There’s something else that Jeremiah says, and we don’t see it in the reading today but it’s good news that we do need to hear. Actually, we heard it already today. Tucked right in there with all the worry and knotted up feelings inside, Jeremiah says to the people that the disaster they’re living through will end some day. What they’re living through is not forever. God will give the people a new heart and make a new covenant with them, and they will learn to see God and see one another in a new way. And they will get to go back home to Jerusalem and to their homeland. In about seventy years. In about seventy years.
That’s what God tells Jeremiah, that’s what Jeremiah tells the people, and that’s a word for us today too. Disaster will not last forever, death’s power will come to an end. It’s not a promise that everything’s going to get better right now, or in my lifetime or yours. It’s a promise that God’s long view, God’s ongoing work, is for a world with a new heart, and a world where everyone is at home.

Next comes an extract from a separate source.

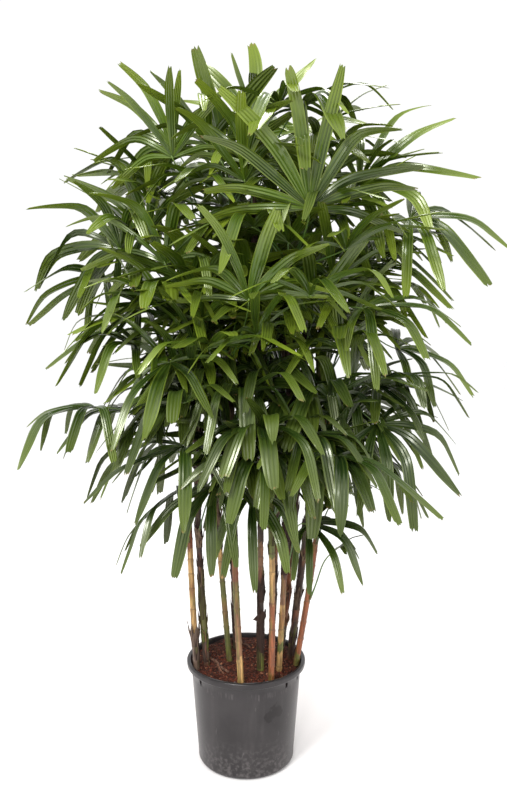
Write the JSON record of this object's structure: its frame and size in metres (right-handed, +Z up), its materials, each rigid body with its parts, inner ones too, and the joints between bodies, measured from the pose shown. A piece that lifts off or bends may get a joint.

It won’t happen all at once, but we can see the signs. Look around this week, any week, and there will be signs. When people who could not see eye to eye at least talk to each other. When people work together for healing rather than hurting. When an Israeli and a Palestinian work and pray for peace – they’re out there – or maybe even when someone cuts you off in traffic and you make eye contact and read their lips as they say “Oops” and you both get a laugh out of it. There are signs of hearts being made new, signs of a world being made new, signs that point to healing underway. We’ll even speak it together, right out loud, when we proclaim together “Christ has died, Christ is risen, Christ will come again.”
My old golfing friend Jerry was wrong. It’s not all just going to get worse. We live through all our days wrapped up in God’s long promise that it is all being made new.